利用反射,當註冊到selector中的selectionKey已準備就緒時,selectedKeys中的元素就不會為空,後面會根據selectedKeys進行分發。
最後分析super(parent, threadFactory, false),即父類SingleThreadEventExecutor的建構函式
/**
* Create a new instance
*
* @param parent the {@link EventExecutorGroup} which is the parent of this instance and belongs to it
* @param threadFactory the {@link ThreadFactory} which will be used for the used {@link Thread}
* @param addTaskWakesUp {@code true} if and only if invocation of {@link #addTask(Runnable)} will wake up the
* executor thread
*/
protected SingleThreadEventExecutor(
EventExecutorGroup parent, ThreadFactory threadFactory, boolean addTaskWakesUp) {
if (threadFactory == null) {
throw new NullPointerException("threadFactory");
}
this.parent = parent;
this.addTaskWakesUp = addTaskWakesUp;
thread = threadFactory.newThread(new Runnable() {
@Override
public void run() {
boolean success = false;
updateLastExecutionTime();
try {
SingleThreadEventExecutor.this.run();
success = true;
} catch (Throwable t) {
logger.warn("Unexpected exception from an event executor: ", t);
} finally {
if (state < ST_SHUTTING_DOWN) {
state = ST_SHUTTING_DOWN;
}
// Check if confirmShutdown() was called at the end of the loop.

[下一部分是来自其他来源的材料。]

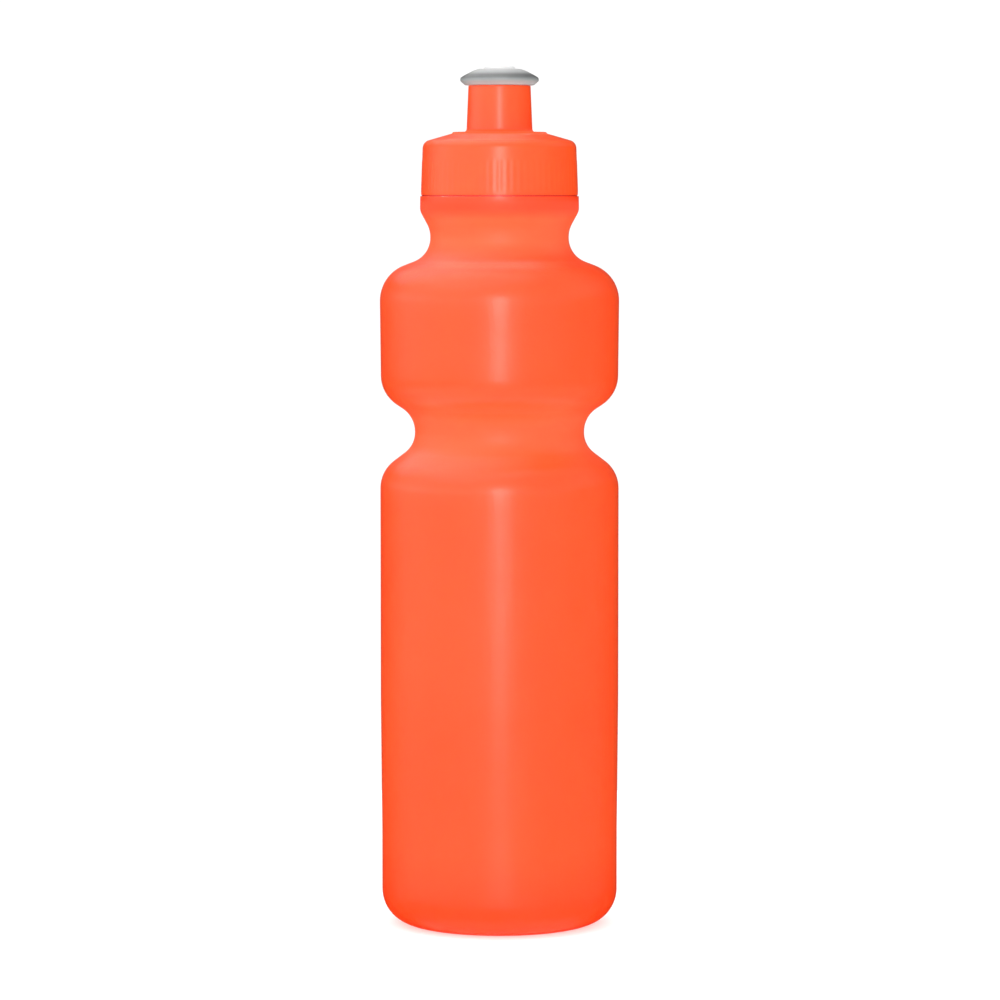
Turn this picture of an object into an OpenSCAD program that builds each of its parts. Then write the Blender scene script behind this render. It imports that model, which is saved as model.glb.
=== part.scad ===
// Squeeze bottle with a grip waist, a ribbed screw cap, a sealing ring and a push-pull mouthpiece.
// Millimetres, +Z up, origin at the middle of the face that the bottle stands on.

/* [Bottle diameters] */
// Outside diameter of the lower chamber
body_d = 73.5; // [72.8:0.1:74.5]
// Outside diameter of the lower chamber just above its rounded foot
foot_d = 72.8; // [71.5:0.1:73]
// Outside diameter of the grip waist
waist_d = 52.1; // [51.2:0.1:54]
// Outside diameter of the upper chamber at its lower end
upper_foot_d = 73; // [71.5:0.1:74]
// Outside diameter of the upper chamber at its shoulder
upper_d = 73.8; // [72:0.1:75]
// Outside diameter of the groove under the collar
groove_d = 42.5; // [42:0.1:43.5]
// Outside diameter of the collar under the cap
collar_d = 48.8; // [48.4:0.1:49.2]
// Wall thickness of the blown bottle
wall = 1.2; // [0.9:0.1:1.4]

/* [Bottle heights] */
// Height at which the lower chamber reaches its full diameter
taper_top_z = 70; // [55:1:90]
// Height of the lower chamber's shoulder corner
lower_shoulder_z = 140.5; // [130:0.5:141]
// Height of the middle of the waist
waist_z = 153; // [152.5:0.1:154]
// Height of the upper chamber's lower corner
upper_foot_z = 164.3; // [163.8:0.1:167]
// Height of the upper chamber's shoulder corner
upper_shoulder_z = 201.1; // [197:0.1:201.4]
// Height of the collar's top face
collar_top_z = 225.6; // [225.2:0.1:227]
// Height of the push-up in the middle of the base
push_up = 3.2; // [2:0.2:4]

/* [Bottle rounding] */
// Radius of the rounded foot
foot_radius = 10.5; // [8:0.5:13]
// Radius of the lower chamber's shoulder
lower_shoulder_radius = 10.5; // [7:0.5:12]
// Radius of the hollow at the waist's lower end
waist_low_radius = 7.8; // [6:0.1:7.8]
// Radius of the hollow at the waist's upper end
waist_top_radius = 8.7; // [6:0.1:8.7]
// Radius of the upper chamber's lower edge
upper_foot_radius = 10.7; // [7:0.1:11.5]
// Radius of the upper chamber's shoulder
upper_shoulder_radius = 11.6; // [8:0.1:12]

/* [Thread] */
// Rise of the thread in one turn
pitch = 5; // [4.5:0.1:5.5]
// Diameter of the neck between the threads
neck_d = 41.8; // [41.4:0.1:42]
// How far the thread stands out from the neck
thread_depth = 1.3; // [1:0.1:1.4]
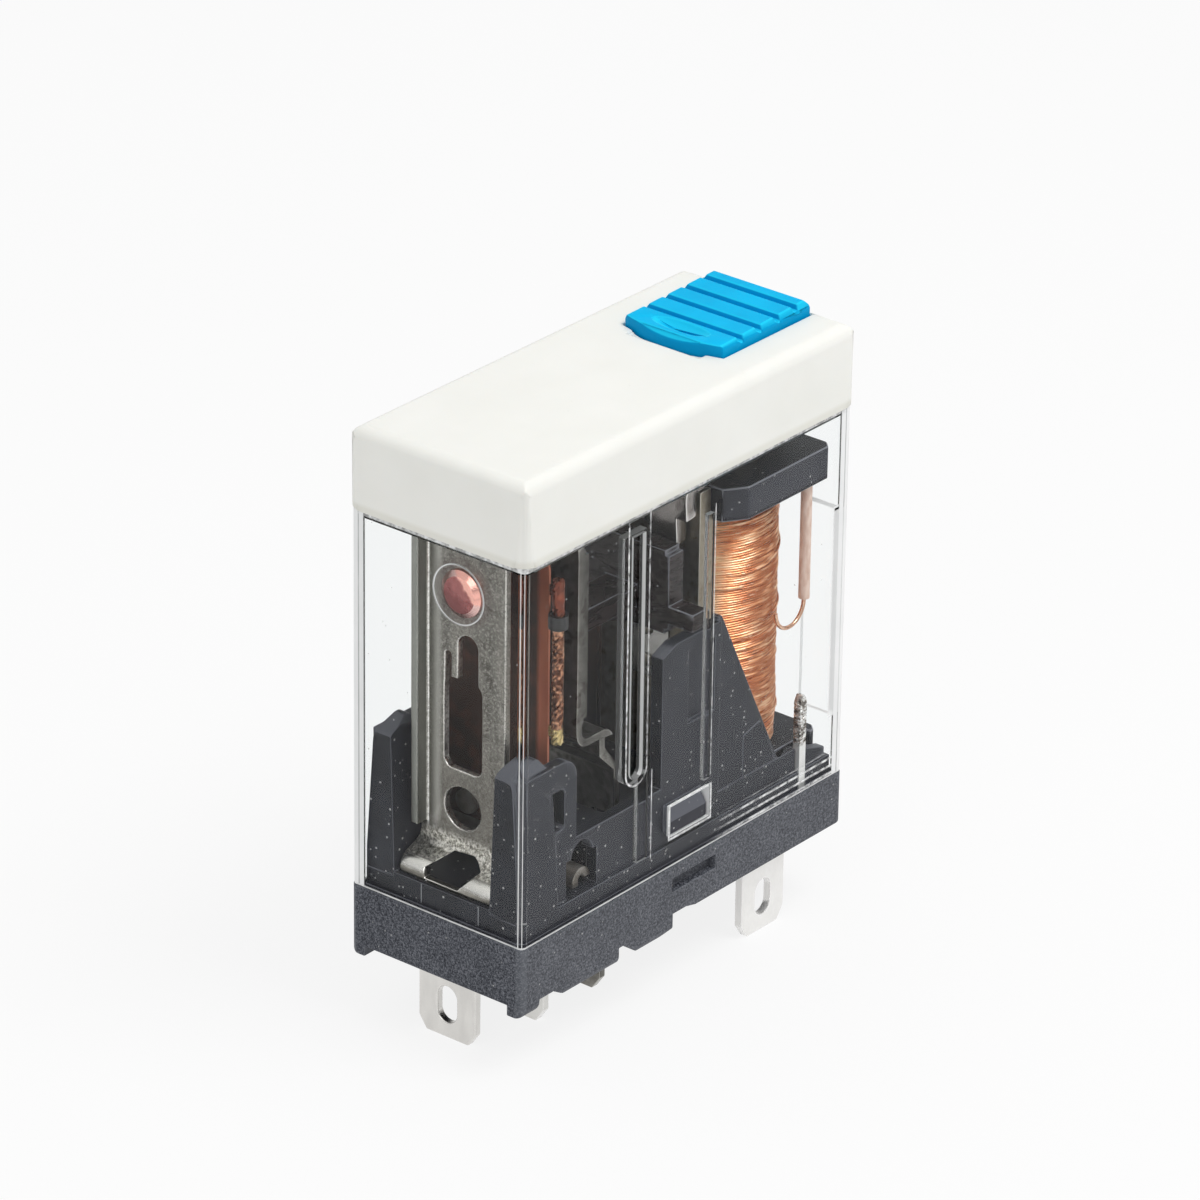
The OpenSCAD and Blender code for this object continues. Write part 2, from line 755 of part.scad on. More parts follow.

if (success && gracefulShutdownStartTime == 0) {
logger.error(
"Buggy " + EventExecutor.class.getSimpleName() + " implementation; " +
SingleThreadEventExecutor.class.getSimpleName() + ".confirmShutdown() must be called " +
"before run() implementation terminates.");
}
try {
// Run all remaining tasks and shutdown hooks.
for (;;) {
if (confirmShutdown()) {
break;
}
}
} finally {
try {
cleanup();
} finally {
synchronized (stateLock) {
state = ST_TERMINATED;
}
threadLock.release();
if (!taskQueue.isEmpty()) {
logger.warn(
"An event executor terminated with " +
"non-empty task queue (" + taskQueue.size() + ')');
}
terminationFuture.setSuccess(null);
}
}
}
}
});
taskQueue = newTaskQueue();
}
/**
* Create a new {@link Queue} which will holds the tasks to execute. This default implementation will return a
* {@link LinkedBlockingQueue} but if your sub-class of {@link SingleThreadEventExecutor} will not do any blocking
* calls on the this {@link Queue} it may make sense to {@code @Override} this and return some more performant
* implementation that does not support blocking operations at all.
*/
protected Queue<Runnable> newTaskQueue() {
return new LinkedBlockingQueue<Runnable>();
}
boss執行緒就在此處建立:thread = threadFactory.newThread(new Runnable()
同時也建立了執行緒的任務佇列,是一個LinkedBlockingQueue結構。
SingleThreadEventExecutor.this.run()由子類NioEventLoop實現,後面的文章再進行分析
總結:
EventLoopGroup bossGroup = new NioEventLoopGroup()發生了以下事情:
1、 為NioEventLoopGroup建立數量為:處理器個數 x 2的,型別為NioEventLoop的例項。每個NioEventLoop例項 都持有一個執行緒,以及一個型別為LinkedBlockingQueue的任務佇列
2、執行緒的執行邏輯由NioEventLoop實現
3、每個NioEventLoop例項都持有一個selector,並對selector進行優化。